··· Material ···

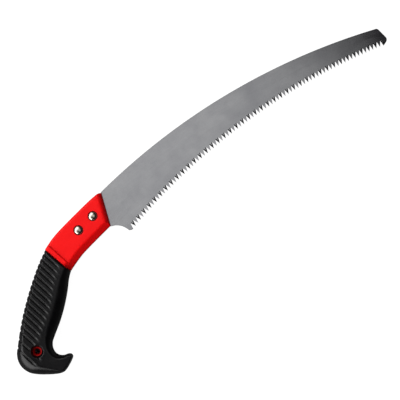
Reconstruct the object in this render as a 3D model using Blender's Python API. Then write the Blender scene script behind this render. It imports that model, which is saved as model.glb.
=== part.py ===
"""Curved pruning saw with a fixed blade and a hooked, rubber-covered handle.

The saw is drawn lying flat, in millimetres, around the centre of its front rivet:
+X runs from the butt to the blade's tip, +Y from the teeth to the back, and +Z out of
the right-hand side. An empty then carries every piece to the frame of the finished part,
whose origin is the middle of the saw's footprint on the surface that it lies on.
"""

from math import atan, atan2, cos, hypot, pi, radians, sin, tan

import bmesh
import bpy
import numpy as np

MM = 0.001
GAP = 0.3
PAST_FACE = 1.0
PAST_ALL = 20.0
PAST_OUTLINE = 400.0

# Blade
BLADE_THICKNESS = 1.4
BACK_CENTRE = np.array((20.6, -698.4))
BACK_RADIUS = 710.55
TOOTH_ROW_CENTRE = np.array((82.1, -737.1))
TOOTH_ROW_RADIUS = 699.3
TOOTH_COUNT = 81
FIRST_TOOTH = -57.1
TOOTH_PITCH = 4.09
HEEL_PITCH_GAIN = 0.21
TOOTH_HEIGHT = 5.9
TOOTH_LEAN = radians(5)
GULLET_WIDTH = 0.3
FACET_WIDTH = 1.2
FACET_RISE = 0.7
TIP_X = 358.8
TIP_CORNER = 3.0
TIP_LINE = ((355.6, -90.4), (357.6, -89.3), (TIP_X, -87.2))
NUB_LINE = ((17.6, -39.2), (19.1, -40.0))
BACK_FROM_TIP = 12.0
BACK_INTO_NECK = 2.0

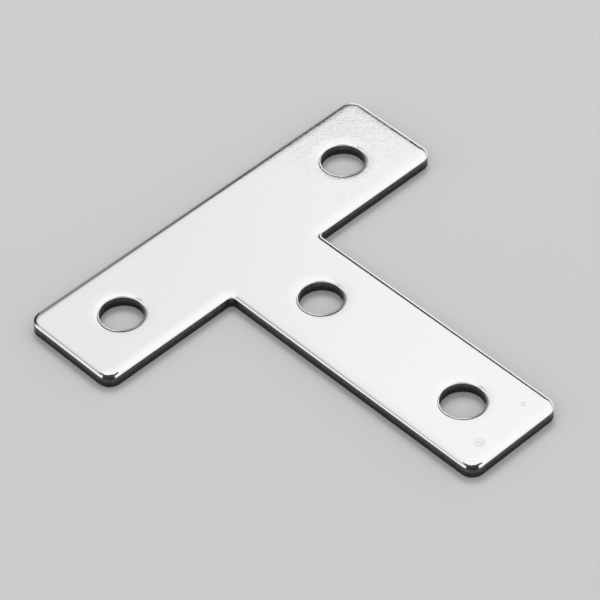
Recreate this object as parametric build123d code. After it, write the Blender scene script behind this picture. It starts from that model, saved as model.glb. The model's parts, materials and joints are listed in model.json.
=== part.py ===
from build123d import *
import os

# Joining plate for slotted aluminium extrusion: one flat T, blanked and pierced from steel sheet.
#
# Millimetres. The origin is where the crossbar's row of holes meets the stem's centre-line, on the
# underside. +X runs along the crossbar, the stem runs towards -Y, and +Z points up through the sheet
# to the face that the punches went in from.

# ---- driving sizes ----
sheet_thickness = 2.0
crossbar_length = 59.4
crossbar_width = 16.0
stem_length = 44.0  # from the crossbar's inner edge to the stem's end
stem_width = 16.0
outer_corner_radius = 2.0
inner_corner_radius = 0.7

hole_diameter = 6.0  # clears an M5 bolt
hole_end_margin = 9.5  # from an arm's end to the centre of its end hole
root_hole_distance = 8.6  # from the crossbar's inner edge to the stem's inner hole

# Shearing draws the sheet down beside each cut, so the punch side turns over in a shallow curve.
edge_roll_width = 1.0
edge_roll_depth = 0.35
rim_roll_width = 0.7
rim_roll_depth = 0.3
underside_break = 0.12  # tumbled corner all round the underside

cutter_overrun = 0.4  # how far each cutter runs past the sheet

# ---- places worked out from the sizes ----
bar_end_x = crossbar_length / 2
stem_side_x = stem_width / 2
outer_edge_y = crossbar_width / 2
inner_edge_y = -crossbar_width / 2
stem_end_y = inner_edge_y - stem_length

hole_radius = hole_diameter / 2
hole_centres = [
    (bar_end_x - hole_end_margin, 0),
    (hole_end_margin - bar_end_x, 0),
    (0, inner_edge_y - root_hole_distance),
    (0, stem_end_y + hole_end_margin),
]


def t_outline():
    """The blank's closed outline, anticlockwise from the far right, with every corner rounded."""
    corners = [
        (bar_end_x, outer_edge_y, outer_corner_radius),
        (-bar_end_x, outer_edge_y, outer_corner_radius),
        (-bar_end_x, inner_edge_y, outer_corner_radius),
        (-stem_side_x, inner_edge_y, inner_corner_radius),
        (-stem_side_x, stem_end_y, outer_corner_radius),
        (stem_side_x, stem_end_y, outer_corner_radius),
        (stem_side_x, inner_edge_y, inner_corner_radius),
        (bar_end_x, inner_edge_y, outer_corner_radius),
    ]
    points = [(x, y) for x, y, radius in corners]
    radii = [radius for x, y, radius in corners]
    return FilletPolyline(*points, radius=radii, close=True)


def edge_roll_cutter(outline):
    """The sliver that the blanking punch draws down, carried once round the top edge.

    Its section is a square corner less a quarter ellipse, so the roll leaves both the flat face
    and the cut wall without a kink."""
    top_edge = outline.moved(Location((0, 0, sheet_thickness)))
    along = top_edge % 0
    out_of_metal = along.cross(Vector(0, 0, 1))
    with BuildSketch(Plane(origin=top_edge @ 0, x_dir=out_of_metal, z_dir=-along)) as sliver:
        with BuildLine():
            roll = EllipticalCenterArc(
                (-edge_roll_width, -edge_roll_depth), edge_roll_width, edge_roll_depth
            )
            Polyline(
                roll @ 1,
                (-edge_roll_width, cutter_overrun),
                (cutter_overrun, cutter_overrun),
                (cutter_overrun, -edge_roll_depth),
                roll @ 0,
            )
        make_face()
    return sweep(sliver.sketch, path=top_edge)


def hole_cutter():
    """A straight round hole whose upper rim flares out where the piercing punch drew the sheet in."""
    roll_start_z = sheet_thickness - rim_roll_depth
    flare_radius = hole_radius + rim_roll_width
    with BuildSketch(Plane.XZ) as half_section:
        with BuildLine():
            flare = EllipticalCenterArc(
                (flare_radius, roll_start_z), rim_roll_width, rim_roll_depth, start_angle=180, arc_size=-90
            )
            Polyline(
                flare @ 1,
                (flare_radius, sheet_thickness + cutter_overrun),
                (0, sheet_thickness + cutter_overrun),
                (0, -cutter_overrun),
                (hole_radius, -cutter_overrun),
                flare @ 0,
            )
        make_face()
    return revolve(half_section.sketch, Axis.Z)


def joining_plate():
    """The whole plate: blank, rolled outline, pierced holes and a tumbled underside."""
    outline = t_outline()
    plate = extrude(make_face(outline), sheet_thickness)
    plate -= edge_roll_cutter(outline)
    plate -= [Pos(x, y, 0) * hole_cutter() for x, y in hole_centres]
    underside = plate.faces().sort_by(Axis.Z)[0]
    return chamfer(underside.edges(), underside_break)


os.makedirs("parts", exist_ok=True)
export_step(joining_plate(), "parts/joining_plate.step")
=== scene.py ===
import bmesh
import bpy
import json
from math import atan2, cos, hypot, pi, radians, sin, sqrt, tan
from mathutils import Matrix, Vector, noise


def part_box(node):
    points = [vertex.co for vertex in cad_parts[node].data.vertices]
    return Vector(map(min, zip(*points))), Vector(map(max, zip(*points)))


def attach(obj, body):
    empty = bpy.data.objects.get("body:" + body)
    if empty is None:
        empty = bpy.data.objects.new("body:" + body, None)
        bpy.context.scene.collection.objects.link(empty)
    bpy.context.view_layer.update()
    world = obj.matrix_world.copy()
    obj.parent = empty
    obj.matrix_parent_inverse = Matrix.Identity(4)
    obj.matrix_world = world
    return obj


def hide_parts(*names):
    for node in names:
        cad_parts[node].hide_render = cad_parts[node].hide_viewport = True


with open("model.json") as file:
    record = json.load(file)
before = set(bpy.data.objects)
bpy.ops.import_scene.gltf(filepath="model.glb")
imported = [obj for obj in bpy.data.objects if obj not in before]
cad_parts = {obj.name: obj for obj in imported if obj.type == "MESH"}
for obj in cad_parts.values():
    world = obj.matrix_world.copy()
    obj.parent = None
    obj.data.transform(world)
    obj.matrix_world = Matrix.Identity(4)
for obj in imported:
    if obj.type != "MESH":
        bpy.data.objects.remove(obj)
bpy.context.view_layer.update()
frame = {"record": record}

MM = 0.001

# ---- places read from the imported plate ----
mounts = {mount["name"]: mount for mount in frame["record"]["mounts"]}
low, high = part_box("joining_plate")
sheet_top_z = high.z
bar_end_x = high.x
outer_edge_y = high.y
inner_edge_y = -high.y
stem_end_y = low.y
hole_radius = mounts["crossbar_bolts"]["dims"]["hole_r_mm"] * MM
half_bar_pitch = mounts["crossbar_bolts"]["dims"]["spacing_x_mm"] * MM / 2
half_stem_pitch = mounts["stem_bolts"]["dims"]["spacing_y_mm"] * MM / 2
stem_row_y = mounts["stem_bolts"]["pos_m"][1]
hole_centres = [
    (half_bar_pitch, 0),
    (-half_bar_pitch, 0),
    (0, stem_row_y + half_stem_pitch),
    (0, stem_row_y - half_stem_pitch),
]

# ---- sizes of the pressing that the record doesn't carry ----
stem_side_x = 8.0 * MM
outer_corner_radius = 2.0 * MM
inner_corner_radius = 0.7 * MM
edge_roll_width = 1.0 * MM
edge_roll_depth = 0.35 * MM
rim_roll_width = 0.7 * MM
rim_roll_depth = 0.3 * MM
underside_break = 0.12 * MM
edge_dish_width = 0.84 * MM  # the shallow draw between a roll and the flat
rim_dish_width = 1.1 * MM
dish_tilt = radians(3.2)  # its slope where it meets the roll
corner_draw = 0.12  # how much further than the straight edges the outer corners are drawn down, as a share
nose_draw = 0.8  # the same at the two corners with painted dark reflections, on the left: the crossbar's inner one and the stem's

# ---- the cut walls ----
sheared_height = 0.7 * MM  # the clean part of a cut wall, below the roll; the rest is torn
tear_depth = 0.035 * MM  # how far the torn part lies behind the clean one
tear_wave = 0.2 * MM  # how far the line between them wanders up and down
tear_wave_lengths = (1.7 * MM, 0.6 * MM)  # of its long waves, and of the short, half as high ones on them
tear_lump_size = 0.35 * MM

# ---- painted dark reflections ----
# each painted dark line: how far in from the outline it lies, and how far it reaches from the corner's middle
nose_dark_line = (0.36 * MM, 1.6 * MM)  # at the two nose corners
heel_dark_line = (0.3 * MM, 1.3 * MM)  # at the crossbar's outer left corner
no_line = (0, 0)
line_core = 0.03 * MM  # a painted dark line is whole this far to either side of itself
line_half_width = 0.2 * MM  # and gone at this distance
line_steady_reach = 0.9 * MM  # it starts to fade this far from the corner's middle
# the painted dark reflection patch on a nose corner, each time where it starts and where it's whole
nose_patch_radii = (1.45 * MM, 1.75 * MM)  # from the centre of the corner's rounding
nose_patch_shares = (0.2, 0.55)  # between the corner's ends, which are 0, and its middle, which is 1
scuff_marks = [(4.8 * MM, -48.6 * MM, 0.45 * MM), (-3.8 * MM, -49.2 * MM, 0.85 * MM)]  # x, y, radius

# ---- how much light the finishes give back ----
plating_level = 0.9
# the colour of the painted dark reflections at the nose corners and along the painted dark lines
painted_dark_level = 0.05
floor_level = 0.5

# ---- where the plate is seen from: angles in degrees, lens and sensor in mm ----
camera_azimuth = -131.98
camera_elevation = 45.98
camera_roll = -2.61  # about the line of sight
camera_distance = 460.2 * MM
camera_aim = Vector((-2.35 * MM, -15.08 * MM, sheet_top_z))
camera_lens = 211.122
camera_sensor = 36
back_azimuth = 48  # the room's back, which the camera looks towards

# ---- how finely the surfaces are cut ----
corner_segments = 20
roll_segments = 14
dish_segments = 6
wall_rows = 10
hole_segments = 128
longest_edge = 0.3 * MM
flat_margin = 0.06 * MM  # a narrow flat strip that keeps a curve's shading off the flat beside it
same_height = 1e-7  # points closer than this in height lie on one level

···

**Given task:** Nothing beyond the required lines should be retyped: start with the line that contains "plate -= [Pos(x, y, 0)" and finish with the line that contains "cad_parts[node].hide_render = cad_parts[node].hide_viewport".

**Answer to this task:**
    plate -= [Pos(x, y, 0) * hole_cutter() for x, y in hole_centres]
    underside = plate.faces().sort_by(Axis.Z)[0]
    return chamfer(underside.edges(), underside_break)


os.makedirs("parts", exist_ok=True)
export_step(joining_plate(), "parts/joining_plate.step")
=== scene.py ===
import bmesh
import bpy
import json
from math import atan2, cos, hypot, pi, radians, sin, sqrt, tan
from mathutils import Matrix, Vector, noise


def part_box(node):
    points = [vertex.co for vertex in cad_parts[node].data.vertices]
    return Vector(map(min, zip(*points))), Vector(map(max, zip(*points)))


def attach(obj, body):
    empty = bpy.data.objects.get("body:" + body)
    if empty is None:
        empty = bpy.data.objects.new("body:" + body, None)
        bpy.context.scene.collection.objects.link(empty)
    bpy.context.view_layer.update()
    world = obj.matrix_world.copy()
    obj.parent = empty
    obj.matrix_parent_inverse = Matrix.Identity(4)
    obj.matrix_world = world
    return obj


def hide_parts(*names):
    for node in names:
        cad_parts[node].hide_render = cad_parts[node].hide_viewport = True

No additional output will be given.